The first thing you can't help but notice in McIntyre's production is the design by Laura Hopkins. The costumes are present-day, but the set is somewhere outside of any specific time or place. The floor and back wall are off-white, made of a material that goes darker when wet, allowing temporary designs and words to be drawn on them; and the centrepiece is a long wooden platform that turns into a jetty, a walkway, and most memorably a see-saw in Act II, before finally becoming the table in Konstantin's study for Act IV.

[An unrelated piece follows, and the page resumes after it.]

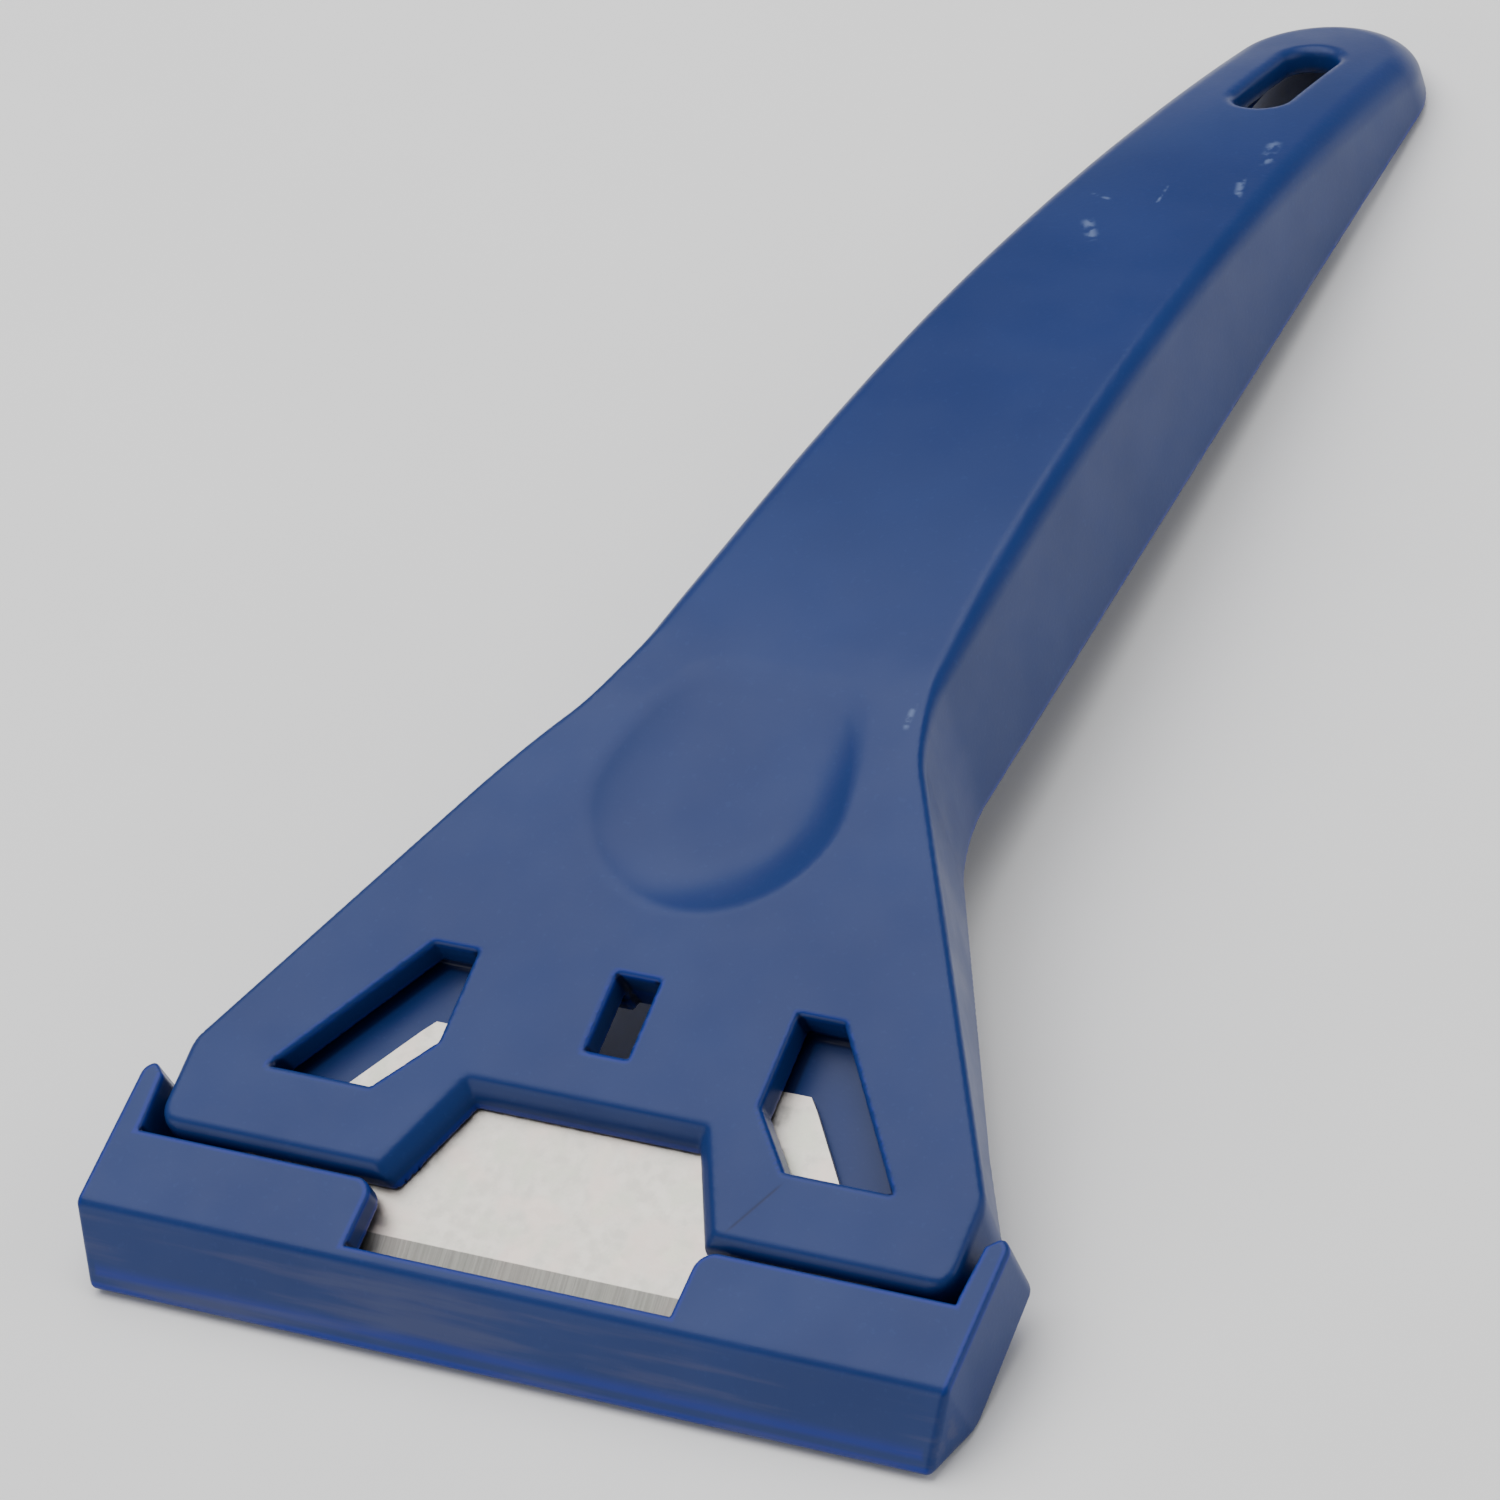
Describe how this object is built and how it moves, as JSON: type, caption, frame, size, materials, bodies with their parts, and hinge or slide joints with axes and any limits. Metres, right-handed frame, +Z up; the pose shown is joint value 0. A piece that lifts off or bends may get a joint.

But beneath the design there's as much freshness in the characters, helped by Donnelly's lively, sweary translation and by the casting which doesn't always go for the obvious. I don't think it's great reviewing practice to refer back to past productions, but it's hard to put across my response to this version without bringing up the differences to what I've seen before. Abigail Cruttenden's Irina remains horribly self-absorbed but not quite as monstrous as she sometimes seems. She's far from a spectacular parent, but perhaps more unaware than actually neglectful.


Alexander Cobb's Konstantin, who still calls her "mummy," is more obviously damaged from the start, to the point of being unhinged - perhaps this is what makes Irina look less culpable, everyone around shares the blame for missing some pretty clear warning signs. Cobb is convincingly smitten with the unobtainable Nina, who again is a new take to me as she's no ice queen, simply an easily-distracted country girl, Pearl Chanda first ignoring Kostya to swoon over topless workman Yakov (Eddie Eyre) before the fame of visiting writer Boris becomes irresistible to her. Nina's trajectory forms a contrast to that of Jenny Rainsford's Masha, who starts out glamorous and confident before rejection by Kostya and marriage to Semyon (Rudi Dharmalingam) brings her down.


And as the destructive influence that flies into town, Gyuri Sarossy is no suave sophisticate. Instead his Boris is obviously a total mess, his effect on women as out of control as his career writing highly successful novels he himself thinks are terrible. In a particular indignity (and one of the more obviously reaction-baiting moments of the production) Irina puts him back under her spell with an onstage hand-job.


This is real 21st-century Chekhov, and it's fascinating to watch. I hope to people unfamiliar with the play it has the full force of a new story; from the perspective of someone who saw his first Seagull what must have been 20 years ago, it becomes a new story. And despite the attention-grabbing visuals (Guy Hoare's low, shadowy lighting design just about stays on the right side of the atmospheric/murky divide) it is, rightly, all about the characters in the end.

The Seagull by Anton Chekhov in a version by John Donnelly is booking until the 1st of June at Richmond Theatre; then continuing on tour to Bath and Derby.

Running time: 2 hours 40 minutes including interval.